Peter Lewis Marijuana Legalization, When Massachusetts voters head to the polls this November, marijuana legalization will be high on the agenda. As long as advocates collect enough signatures by July — which looks likely — Bay Staters will be able to vote on whether pot can be used for medical purposes.
If the cannabis reform ballot succeeds, one man will be able to take much of the credit: Peter Lewis, the billionaire behind insurance giant Progressive, who’s put forward almost every penny being spent on pro-legalization lobbying.
In January the group behind the Mass. bill, the Committee for Compassionate Medicine, reported raising $526,000. Of that, $525,000 came from Peter Lewis.
This isn’t the first time Lewis has effectively bankrolled a state’s entire pot legalization movement, usually to the tune of at least six digits.
The National Organization for the Reform of Marijuana Laws estimates that Lewis has spent between $40 million and $60 million funding the cause since the 1980s.
This year, as well as the Mass. vote, he’s backing movements to get marijuana reform on the 2012 ballot in his home state Ohio as well as Colorado and Washington State.
When I interviewed Lewis for last fall’s Forbes 400, he said he’d fund research and lobbying in any state where pot legalization looked likely to get to the voting stage.
You might wonder why a super-rich insurance exec is concerning himself with the controversial politics of drug reform.
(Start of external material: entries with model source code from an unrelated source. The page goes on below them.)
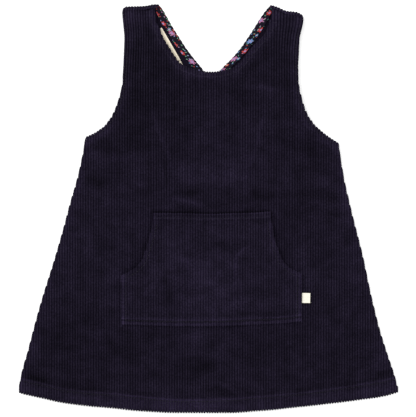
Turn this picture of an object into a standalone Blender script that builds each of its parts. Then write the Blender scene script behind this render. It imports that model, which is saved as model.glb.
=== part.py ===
"""A small child's corduroy pinafore dress, laid flat on its back.

The back panel lies on the surface. Two crossing back straps run up from it, fold
over at the shoulders and meet the front, which lies over them as one piece of
cloth with a kangaroo pocket sewn on. X runs across the dress, Y from the hem to
the shoulders, and Z up from the surface. The origin is under the middle of the
dress. Sizes are in millimetres, and MM turns them to metres when a point is made.
"""
import math
from collections import namedtuple

import bmesh
import bpy

MM = 0.001


def table(columns, *rows):
    """Return a table: one named row for each tuple."""
    row_type = namedtuple("Row", columns)
    return [row_type(*row) for row in rows]


# ---- Cloth ------------------------------------------------------------------------
WALL = 1.3                # corduroy between its wales
WALE_PITCH = 3.175        # eight wales to the inch
WALE_HEIGHT = 0.8
WALE_SLOPE = 0.28         # share of the pitch that each side of a wale takes
TRIM_WALL = 1.0           # facing and labels
SEAM_GAP = 0.3            # between pieces that are sewn together
SHOULDER_GAP = 0.7        # the same along the slanting shoulder seams
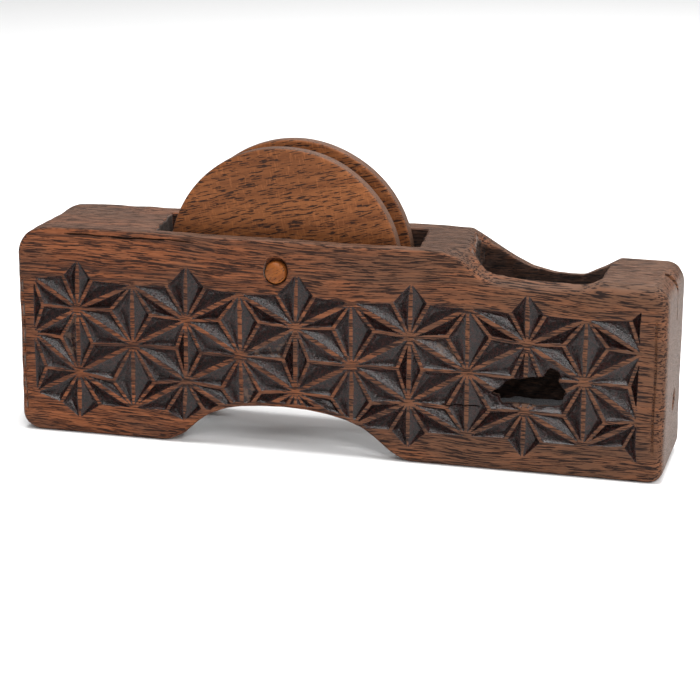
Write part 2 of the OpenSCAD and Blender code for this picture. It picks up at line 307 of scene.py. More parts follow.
def block(x, y, z):
    """The plain block with its carved front, without its openings."""
    front, back = np.interp(x, FRONT[0], FRONT[1]), np.interp(x, BACK[0], BACK[1])
    middle = np.interp(x, MIDDLE[0], MIDDLE[1])
    slope = np.interp(x, FRONT[0], FRONT[2])
    top = front + (middle - front) * ease((y + 19.5) / 7.5)
    top = top + (back - top) * ease((y - 9.0) / 7.0)
    top = top - 0.16 * (1 + wob(W_FACE, x, y, z)) - 0.07 * (1 + wob(W_FINE, x, y, z))
    up = (z - top) / np.sqrt(1 + slope ** 2)
    face = wob(W_FACE, x + 31, y, z)
    fine = wob(W_FINE, x, y + 9, z)
    ends = np.maximum(x, -x) - 112.48 + 0.08 * (1 + face) + 0.05 * (1 + fine)
    sides_front = -21.45 + sample(CUT, x, z) + 0.10 * (1 + face) + 0.03 * (1 + fine) - y
    # incised lines beside the pattern
    for x0, z0, z1, half, deep in ((-110.5, 6, 56, 0.33, 0.8), (108.5, 9, 56, 0.5, 0.75)):
        near = np.abs(x - x0 - 0.15 * np.sin(z * 0.21)) / half
        sides_front = sides_front + deep * np.clip(1.15 - near, 0, 1) * ease((z - z0) / 3) * ease(
            (z1 - z) / 3) * (0.75 + 0.25 * np.sin(z * 0.7 + x0))
    # drying crack under the top edge, in three lengths
    crack = np.abs(z - 71.25 - 0.16 * np.sin(x * 0.19) - 0.1 * np.sin(x * 0.63))
    run = np.minimum(ease((x + 95) / 3), ease((-46 - x) / 9)) * (
        1 - 0.85 * np.exp(-((x + 79.5) / 1.6) ** 2)) * (1 - 0.7 * np.exp(-((x + 57.5) / 1.8) ** 2))
    sides_front = sides_front + 1.7 * run * np.clip(1.0 - crack / (0.20 + 0.14 * run), 0, 1)
    # thin crack in the carving, through a star and its neighbour
    low = np.abs(z - 21.5 + 0.35 * np.sin((x - 38) * 0.5))
    run = np.minimum(ease((x - 37.5) / 2), ease((51.5 - x) / 2))
    sides_front = sides_front + 0.9 * run * np.clip(1.0 - low / 0.22, 0, 1)
    sides_back = y - 21.45 + 0.16 * (1 + face) + 0.05 * (1 + fine)
    side = np.maximum(sides_front, sides_back)
    r_xy = np.where(x < 0, np.where(y < 0, 1.9, 7.5), np.where(y < 0, 3.4, 4.2))
    down = rint(-z, -arch_gap(x, z), 4.0)
    # roundings of the long edges and the ends
    chips = wob(W_EDGE, x, y, z)
    r_front = 1.5 + 1.5 * ease((x - 38) / 14) + 1.8 * ease((x - 86) / 8) + 0.35 * chips
    r_back = 3.6 - 1.2 * ease((x - 40) / 15) + 0.5 * chips
    r_low = 0.9 + 1.6 * ease((7 - z) / 6)
    r_end = np.where(x < 0, 8.5, 6.6)
    high = z > 40
    r_y = np.where(high, np.where(y < 0, r_front, r_back), r_low)
    r_x = np.where(high, r_end, np.where(x < 0, 6.5, 5.0))
    level = np.maximum(up, down)
    outline = rint(ends, level, r_x)
    weight = ease((ends - level) / 6 + 0.5)
    r_xy = r_xy + 0.3 * chips
    return rint(outline, side, np.maximum(r_y + (r_xy - r_y) * weight, 0.3))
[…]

Well, medical marijuana is personal, not just a pet cause: after chronic health problems, Lewis had part of his left leg amputated in 1998.
Lewis never hid his pro-pot stance, but it took an arrest for drug possession in New Zealand in 2000 for his efforts to gain widespread attention (even the newspaper at his alma mater, Princeton, reported the crime). The lawyer representing him during his New Zealand possession case told the court that he smoked marijuana for pain relief, following his doctor’s advice.
Since then, he’s put his money where his pipe is, taking an active role within the pro-marijuana lobby and planning to funnel his fortune into ensuring no-one else has to break the law to cure their pain.
Luckily, a younger generation of super-rich drug reformers is following Lewis’ lead: in 2010, Facebook billionaires Sean Parker and Dustin Moskovitz gave $100,000 and $70,000 respectively towards California’s Prop 19 legalization bill, which eventually failed. Not to be outdone, Lewis kicked in more than $200,000.